First, let's look at reading speed. Adults and children alike generally view their reading skill in terms of speed, but it's a rather poor measure of reading ability overall. Speed is a raw measurement that doesn't give us any data about what you can remember from the text or whether you're thinking about it rather than scanning the words with your eyeballs and humming Katy Perry under your breath. But it's interesting.
It's a good jumping off point for a reading regimen as detailed here in Forbes. And a full-length novel or two should provide more robust data than this quick and dirty reading speed test.
Kobo tracks time spent reading and pages turned. That'll get us to reading speed in words per minute eventually, but first we need to convert "pages turned" into a more useful value like "words per page."
To do this, simply highlight and copy a full page of text from the book and feed it through a word counter.

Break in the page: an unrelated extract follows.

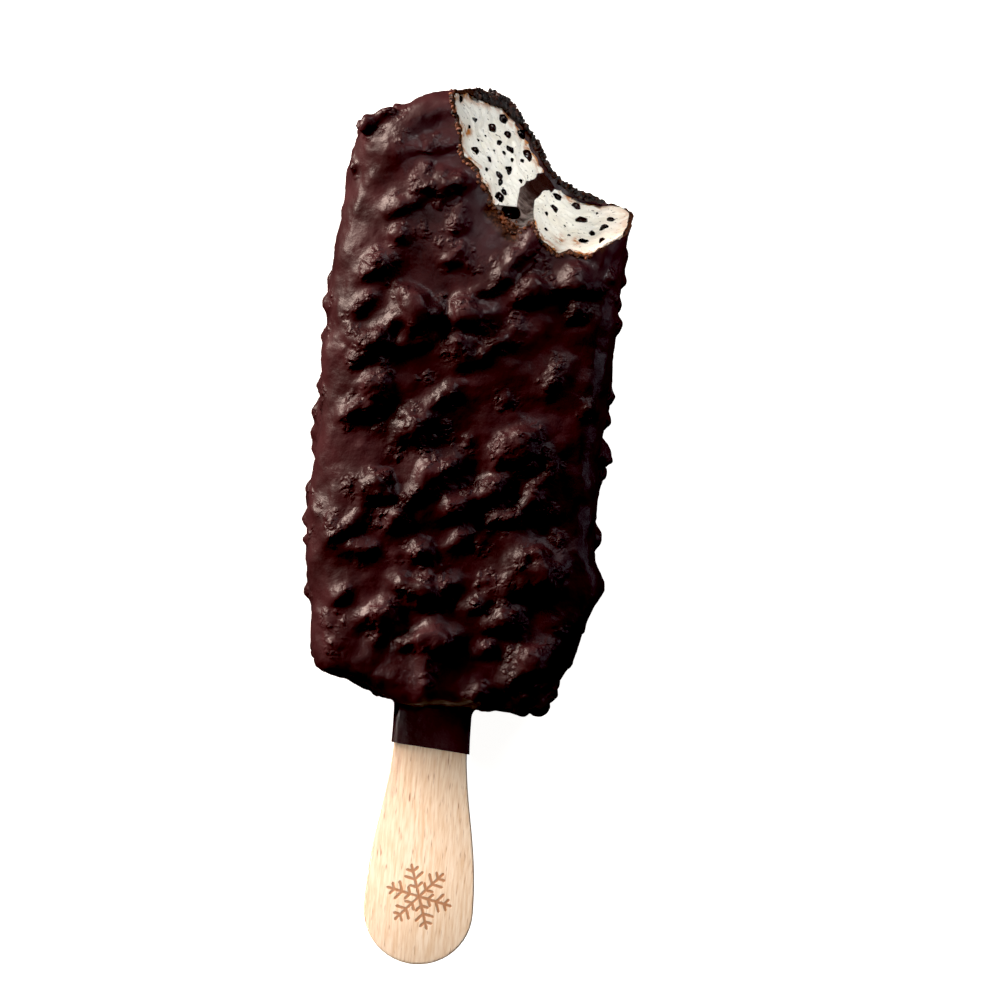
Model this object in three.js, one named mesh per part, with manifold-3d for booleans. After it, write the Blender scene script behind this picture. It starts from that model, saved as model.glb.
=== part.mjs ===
// A nut-studded chocolate ice cream bar on a flat wooden stick, bitten at one top corner.
// Millimetres. The bar lies on its back: x runs across it, y along it towards the bitten top, and z up to the
// face that shows. The bar is drawn with y = 0 where the stick enters it, and the whole is moved at the end so
// that the origin is the middle of the underside.

import * as THREE from "three";
import { mergeVertices } from "three/addons/utils/BufferGeometryUtils.js";
import Module from "manifold-3d";

const wasm = await Module();
wasm.setup();

// ---- Driving dimensions ----

// The moulded slab under the nuts: its thickness, how far the rounded rim reaches in from the side, and how deep.
const SLAB = { thickness: 24.5, rimIn: 3.4, rimDeep: 4.8 };
// Chocolate wall, the film of it down the stick, and the length of that film.
const COATING = { wall: 1.7, film: 0.3, filmLength: 5.9 };
// Air left between pieces that touch.
const GAP = { food: 0.3, stick: 0.2 };
// The bar's back lies this far above the table, on the nuts that stand out of it.
const BACK_Z = 1.3;
const FRONT_Z = BACK_Z + SLAB.thickness;
const MID_Z = (BACK_Z + FRONT_Z) / 2;

// Corners of the slab's outline, anticlockwise from the one left of the stick, with the radius of each.
const CORNERS = [
  { x: -6.5, y: 1.0, radius: 10 },
  { x: 17.0, y: 0.8, radius: 5 },
  { x: 22.5, y: 13.0, radius: 18 },
  { x: 23.8, y: 76.0, radius: 60 },
  { x: 22.6, y: 92.6, radius: 7 },
  { x: 2.0, y: 101.6, radius: 23 },
  { x: -19.7, y: 92.4, radius: 5 },
  { x: -21.9, y: 66.0, radius: 60 },
  { x: -21.7, y: 21.0, radius: 20 },
  { x: -19.0, y: 5.2, radius: 4.2 },
];
const ARC_STEP = THREE.MathUtils.degToRad(14);

// Standard paddle stick: 94 long, 2 thick, widest in the round grip. It leans a little against the bar.
const STICK = {
  length: 94, thickness: 2, waist: 11.5, grip: 17.3, gripEnd: -40.35, shoulder: -31, waistFrom: -3,
  ease: 0.4, curveSegments: 8, bevel: 0.35, lean: THREE.MathUtils.degToRad(0.7),
};

// Each tooth took a leaning round scoop out of the slab: its centre and radius at the front and the back, and
// how much it hollows between them.
const TEETH = [
  { front: [17.4, 97.7, 22.2], back: [24.0, 104.7, 20.7], hollow: 0.8, sides: 52 },
  { front: [16.7, 81.5, 8.2], back: [19.0, 90.6, 8.0], hollow: 0.5, sides: 28 },
];
const BITE_OVERRUN = 6;

// Fudge ribbon: a wavy sheet down the bar, from front to back.
const FUDGE = { thickness: 3.7, frontX: 7.0, backX: 13.2, bottom: 12, top: 110, steps: 8 };
const FUDGE_WAVE = { height: 0.5, turn: 7, start: 1 };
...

I am partial to this site, but you could use the Google Docs word count tool to do the same thing.
Let's say that with my font settings I'm at ~100 words/page. An hour into Little Brother, I've turned 454 pages. At 100 words/page, I've read about 45,400 words. Since I've read for an hour, my hourly rate is 45,400 words per hour. Divide that figure by sixty to get the per-minute value.
Which brings my reading speed to about 756 WPM.
Now, that's a little on the high side. I need to try this activity once or twice more to ensure that my values aren't inexplicably far off from the average adult reading speed of 300WPM.
- Eighth-grade student = 250
- Average college student = 450
- Average “high level exec” = 575
- Average college professor = 675
- Speed readers = 1,500
- World speed reading champion = 4,700
- Average adult: 300 wpm
Step 5: Identifying and Building Reading Habits
As you can see in my reading graph, I'm a morning commute and bedtime reader. I also sometimes read at lunch or on the evening commute.
To build on my existing reading habits, I might figure out ways to more explicitly incorporate reading into my routine. Perhaps I should automate my coffee in the morning to squeeze in an extra five minutes of reading? How do I account for weekends? Can I add five or six minutes here and there to squeeze in a few thousand extra words per reading event? If I cut one television program before bed and read instead, I can take advantage of the downtime to read.
Teachers: collect a screenshot of your student's summer reading data for a quick check to see if it got done, how long it took, and get insight into how to help students build a strong reading habit.